### Available data
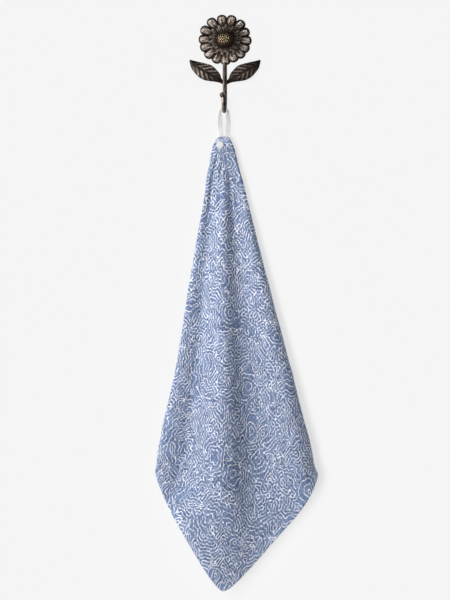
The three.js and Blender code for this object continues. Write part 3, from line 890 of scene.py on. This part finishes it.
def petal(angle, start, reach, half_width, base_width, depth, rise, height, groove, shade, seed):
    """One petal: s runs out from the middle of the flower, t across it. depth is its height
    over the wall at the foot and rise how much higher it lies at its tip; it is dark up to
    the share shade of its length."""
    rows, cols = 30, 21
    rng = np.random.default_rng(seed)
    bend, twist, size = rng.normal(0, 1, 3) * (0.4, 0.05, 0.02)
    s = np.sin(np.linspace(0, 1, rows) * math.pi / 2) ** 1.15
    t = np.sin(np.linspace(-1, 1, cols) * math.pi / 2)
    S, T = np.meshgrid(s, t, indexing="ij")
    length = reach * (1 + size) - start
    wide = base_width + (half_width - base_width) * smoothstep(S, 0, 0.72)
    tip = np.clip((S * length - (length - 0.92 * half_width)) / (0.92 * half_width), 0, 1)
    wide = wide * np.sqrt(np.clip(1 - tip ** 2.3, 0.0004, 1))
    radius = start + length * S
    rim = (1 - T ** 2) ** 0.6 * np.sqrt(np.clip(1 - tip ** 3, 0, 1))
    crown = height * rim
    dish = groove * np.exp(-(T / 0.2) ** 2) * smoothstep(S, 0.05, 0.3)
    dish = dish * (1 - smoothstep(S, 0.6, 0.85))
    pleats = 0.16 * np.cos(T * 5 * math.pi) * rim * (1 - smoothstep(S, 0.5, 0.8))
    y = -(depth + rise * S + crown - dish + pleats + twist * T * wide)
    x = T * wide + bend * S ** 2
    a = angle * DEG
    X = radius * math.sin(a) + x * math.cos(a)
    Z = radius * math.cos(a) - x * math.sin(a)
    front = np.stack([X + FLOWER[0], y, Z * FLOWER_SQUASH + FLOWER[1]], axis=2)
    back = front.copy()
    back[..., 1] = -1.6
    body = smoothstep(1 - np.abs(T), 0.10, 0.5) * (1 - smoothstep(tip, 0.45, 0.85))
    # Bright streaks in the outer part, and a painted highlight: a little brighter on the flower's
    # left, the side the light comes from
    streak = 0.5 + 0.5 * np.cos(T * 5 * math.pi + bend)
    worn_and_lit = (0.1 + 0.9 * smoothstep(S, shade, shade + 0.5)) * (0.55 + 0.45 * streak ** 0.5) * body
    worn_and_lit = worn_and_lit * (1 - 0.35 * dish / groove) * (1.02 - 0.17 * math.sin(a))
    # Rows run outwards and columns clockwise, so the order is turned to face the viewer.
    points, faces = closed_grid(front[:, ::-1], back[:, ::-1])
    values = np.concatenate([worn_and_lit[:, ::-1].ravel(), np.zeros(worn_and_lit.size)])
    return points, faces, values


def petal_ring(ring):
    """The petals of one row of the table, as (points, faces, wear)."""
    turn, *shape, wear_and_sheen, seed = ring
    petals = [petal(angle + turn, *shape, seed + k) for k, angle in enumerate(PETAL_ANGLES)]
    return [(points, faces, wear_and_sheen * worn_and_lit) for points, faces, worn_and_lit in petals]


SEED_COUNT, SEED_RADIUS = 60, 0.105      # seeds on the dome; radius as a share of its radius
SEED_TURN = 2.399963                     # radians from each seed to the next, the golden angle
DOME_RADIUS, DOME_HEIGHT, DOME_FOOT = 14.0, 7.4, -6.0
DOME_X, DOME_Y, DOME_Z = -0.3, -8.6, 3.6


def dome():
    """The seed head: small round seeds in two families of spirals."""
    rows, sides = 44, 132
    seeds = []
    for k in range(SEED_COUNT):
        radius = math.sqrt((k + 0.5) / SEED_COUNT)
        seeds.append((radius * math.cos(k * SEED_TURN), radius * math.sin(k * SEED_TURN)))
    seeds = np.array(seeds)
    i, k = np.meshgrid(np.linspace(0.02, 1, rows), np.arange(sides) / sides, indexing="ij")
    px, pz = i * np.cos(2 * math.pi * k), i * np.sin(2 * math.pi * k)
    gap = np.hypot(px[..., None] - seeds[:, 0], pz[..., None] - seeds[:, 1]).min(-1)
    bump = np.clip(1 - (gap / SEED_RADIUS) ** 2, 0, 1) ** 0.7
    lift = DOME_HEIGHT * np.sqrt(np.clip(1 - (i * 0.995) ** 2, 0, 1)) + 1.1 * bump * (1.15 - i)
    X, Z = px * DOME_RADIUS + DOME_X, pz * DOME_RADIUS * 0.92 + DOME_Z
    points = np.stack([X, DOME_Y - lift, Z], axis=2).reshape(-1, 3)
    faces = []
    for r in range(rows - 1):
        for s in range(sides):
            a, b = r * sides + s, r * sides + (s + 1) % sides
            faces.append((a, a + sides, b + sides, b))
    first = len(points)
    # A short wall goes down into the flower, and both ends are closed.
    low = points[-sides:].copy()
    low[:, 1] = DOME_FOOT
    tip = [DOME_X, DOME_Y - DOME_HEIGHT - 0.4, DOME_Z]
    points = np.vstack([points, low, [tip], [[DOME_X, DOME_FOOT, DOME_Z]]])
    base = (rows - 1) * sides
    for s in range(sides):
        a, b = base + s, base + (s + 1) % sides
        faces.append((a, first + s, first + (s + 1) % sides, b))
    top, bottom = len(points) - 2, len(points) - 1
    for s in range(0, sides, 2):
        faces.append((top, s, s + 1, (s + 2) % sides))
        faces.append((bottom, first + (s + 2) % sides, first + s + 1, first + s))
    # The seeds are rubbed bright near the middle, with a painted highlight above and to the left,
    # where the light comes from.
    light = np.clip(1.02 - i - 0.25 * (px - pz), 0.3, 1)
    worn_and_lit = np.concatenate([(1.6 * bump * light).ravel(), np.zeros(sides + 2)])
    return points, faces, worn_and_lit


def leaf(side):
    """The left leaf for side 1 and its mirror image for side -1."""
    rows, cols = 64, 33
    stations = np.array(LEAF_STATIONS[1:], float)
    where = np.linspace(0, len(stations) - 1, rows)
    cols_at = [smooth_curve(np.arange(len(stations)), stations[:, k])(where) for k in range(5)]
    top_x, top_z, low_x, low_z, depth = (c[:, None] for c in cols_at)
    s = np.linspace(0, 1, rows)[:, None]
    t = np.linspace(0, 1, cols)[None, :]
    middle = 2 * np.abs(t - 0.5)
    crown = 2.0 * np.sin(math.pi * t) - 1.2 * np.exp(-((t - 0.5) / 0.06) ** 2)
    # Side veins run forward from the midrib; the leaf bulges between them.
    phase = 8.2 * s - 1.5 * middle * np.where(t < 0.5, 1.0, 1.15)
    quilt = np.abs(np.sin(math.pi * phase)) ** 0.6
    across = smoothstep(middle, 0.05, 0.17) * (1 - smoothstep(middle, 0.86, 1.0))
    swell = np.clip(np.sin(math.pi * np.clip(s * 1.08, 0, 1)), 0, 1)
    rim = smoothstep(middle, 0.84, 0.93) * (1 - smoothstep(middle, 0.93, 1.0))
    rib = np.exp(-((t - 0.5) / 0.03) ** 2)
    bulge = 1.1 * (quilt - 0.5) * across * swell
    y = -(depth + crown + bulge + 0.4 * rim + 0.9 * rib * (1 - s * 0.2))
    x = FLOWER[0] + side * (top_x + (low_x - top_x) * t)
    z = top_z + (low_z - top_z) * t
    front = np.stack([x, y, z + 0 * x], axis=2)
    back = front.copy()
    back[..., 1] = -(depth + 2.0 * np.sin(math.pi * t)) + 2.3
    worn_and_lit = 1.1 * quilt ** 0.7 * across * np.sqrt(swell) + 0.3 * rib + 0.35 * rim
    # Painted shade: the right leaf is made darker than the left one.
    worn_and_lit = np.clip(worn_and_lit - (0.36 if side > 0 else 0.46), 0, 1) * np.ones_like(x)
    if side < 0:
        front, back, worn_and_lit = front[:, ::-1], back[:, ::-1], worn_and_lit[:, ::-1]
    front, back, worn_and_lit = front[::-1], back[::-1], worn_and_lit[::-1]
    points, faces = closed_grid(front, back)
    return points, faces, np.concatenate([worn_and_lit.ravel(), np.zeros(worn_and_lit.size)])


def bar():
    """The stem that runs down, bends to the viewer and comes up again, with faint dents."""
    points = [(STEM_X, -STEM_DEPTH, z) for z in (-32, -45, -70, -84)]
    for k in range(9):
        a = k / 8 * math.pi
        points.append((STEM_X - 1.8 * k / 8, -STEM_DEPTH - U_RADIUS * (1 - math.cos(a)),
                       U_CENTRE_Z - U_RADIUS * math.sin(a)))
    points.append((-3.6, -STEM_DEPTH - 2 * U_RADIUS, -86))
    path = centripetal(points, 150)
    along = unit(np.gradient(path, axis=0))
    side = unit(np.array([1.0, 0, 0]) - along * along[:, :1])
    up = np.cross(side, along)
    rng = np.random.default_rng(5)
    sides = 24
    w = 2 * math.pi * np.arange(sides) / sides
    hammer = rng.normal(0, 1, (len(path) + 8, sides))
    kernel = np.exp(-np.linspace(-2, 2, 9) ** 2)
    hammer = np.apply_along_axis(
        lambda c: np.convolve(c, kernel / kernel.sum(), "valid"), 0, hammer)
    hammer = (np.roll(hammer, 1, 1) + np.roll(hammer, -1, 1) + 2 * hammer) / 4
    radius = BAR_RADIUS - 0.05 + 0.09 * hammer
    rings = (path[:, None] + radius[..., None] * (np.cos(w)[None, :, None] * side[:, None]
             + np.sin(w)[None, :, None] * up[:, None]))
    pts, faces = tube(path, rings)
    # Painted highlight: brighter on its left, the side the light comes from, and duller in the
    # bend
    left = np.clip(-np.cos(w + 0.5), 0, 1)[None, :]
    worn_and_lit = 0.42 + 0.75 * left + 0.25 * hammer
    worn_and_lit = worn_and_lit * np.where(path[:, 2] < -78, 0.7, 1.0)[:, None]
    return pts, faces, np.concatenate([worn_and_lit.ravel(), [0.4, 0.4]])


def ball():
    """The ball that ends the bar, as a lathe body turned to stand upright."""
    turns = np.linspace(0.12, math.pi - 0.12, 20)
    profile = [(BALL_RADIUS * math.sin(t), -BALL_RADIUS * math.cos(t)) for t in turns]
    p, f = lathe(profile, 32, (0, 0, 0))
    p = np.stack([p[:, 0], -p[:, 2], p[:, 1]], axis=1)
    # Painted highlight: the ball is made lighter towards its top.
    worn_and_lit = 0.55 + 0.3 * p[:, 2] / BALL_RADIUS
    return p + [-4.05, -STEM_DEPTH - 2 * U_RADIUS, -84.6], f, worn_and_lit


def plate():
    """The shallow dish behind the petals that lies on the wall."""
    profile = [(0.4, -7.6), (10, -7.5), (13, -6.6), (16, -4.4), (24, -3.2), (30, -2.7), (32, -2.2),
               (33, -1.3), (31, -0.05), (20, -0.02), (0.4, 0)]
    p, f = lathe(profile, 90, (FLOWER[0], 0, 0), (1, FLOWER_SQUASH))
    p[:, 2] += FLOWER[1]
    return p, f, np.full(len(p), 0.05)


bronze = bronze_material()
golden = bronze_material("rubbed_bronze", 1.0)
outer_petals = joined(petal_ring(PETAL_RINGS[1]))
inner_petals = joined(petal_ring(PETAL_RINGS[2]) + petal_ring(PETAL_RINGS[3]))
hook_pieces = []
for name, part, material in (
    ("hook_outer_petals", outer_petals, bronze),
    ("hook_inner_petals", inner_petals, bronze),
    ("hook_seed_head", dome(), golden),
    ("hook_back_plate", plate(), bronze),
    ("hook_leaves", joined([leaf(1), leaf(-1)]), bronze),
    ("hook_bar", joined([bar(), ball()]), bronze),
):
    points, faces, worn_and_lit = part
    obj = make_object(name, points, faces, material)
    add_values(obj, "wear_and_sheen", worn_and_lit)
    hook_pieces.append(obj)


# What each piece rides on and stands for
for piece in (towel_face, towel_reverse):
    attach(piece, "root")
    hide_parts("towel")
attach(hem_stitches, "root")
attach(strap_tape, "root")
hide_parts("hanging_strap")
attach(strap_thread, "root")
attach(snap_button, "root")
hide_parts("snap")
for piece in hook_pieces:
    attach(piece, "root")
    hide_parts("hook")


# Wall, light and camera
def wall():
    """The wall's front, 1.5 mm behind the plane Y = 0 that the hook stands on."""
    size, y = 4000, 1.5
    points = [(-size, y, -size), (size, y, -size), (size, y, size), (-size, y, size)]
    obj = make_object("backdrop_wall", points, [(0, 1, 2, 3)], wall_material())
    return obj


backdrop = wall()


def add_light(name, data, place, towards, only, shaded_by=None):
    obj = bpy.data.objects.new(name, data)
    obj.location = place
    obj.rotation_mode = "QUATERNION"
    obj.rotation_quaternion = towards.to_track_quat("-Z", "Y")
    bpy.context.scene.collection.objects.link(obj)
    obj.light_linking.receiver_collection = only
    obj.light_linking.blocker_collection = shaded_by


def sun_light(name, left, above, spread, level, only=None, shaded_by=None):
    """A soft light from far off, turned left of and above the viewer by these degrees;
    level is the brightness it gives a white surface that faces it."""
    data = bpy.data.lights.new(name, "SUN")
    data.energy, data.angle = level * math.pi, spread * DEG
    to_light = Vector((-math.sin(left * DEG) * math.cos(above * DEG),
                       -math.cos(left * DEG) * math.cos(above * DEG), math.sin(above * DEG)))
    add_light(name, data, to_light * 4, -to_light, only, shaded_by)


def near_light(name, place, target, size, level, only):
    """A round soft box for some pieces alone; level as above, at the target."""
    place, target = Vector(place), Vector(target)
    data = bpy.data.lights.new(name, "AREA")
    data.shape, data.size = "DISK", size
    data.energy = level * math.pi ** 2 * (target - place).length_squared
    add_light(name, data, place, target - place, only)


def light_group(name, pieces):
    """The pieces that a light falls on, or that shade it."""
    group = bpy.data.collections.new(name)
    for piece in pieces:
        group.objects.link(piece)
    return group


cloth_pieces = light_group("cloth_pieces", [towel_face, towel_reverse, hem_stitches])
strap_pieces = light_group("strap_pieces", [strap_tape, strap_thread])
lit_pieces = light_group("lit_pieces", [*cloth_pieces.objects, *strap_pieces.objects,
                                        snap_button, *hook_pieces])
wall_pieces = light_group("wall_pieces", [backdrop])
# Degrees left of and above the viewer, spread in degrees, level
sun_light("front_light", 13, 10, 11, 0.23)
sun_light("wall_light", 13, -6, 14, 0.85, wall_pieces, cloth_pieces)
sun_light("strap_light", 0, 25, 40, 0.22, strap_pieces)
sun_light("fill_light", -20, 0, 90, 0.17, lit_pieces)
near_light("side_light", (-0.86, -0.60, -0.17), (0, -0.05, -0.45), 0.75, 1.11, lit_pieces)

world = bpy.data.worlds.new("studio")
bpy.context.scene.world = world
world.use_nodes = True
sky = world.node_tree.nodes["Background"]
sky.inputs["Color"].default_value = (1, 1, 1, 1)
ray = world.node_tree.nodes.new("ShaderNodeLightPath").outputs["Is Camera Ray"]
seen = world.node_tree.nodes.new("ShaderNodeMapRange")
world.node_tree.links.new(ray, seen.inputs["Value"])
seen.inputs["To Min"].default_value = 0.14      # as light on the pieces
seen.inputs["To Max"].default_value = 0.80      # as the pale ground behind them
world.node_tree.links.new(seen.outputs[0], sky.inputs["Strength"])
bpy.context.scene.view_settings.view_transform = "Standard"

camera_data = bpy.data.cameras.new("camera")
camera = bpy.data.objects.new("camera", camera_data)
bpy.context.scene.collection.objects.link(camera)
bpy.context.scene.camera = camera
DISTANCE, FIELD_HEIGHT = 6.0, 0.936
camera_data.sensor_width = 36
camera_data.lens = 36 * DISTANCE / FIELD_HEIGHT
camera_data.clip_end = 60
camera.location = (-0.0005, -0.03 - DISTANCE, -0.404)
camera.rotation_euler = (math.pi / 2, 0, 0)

### What to do
Extract every line containing the string "scene" from the data above.

### Task output
The three.js and Blender code for this object continues. Write part 3, from line 890 of scene.py on. This part finishes it.
    bpy.context.scene.collection.objects.link(obj)
bpy.context.scene.world = world
bpy.context.scene.view_settings.view_transform = "Standard"
bpy.context.scene.collection.objects.link(camera)
bpy.context.scene.camera = camera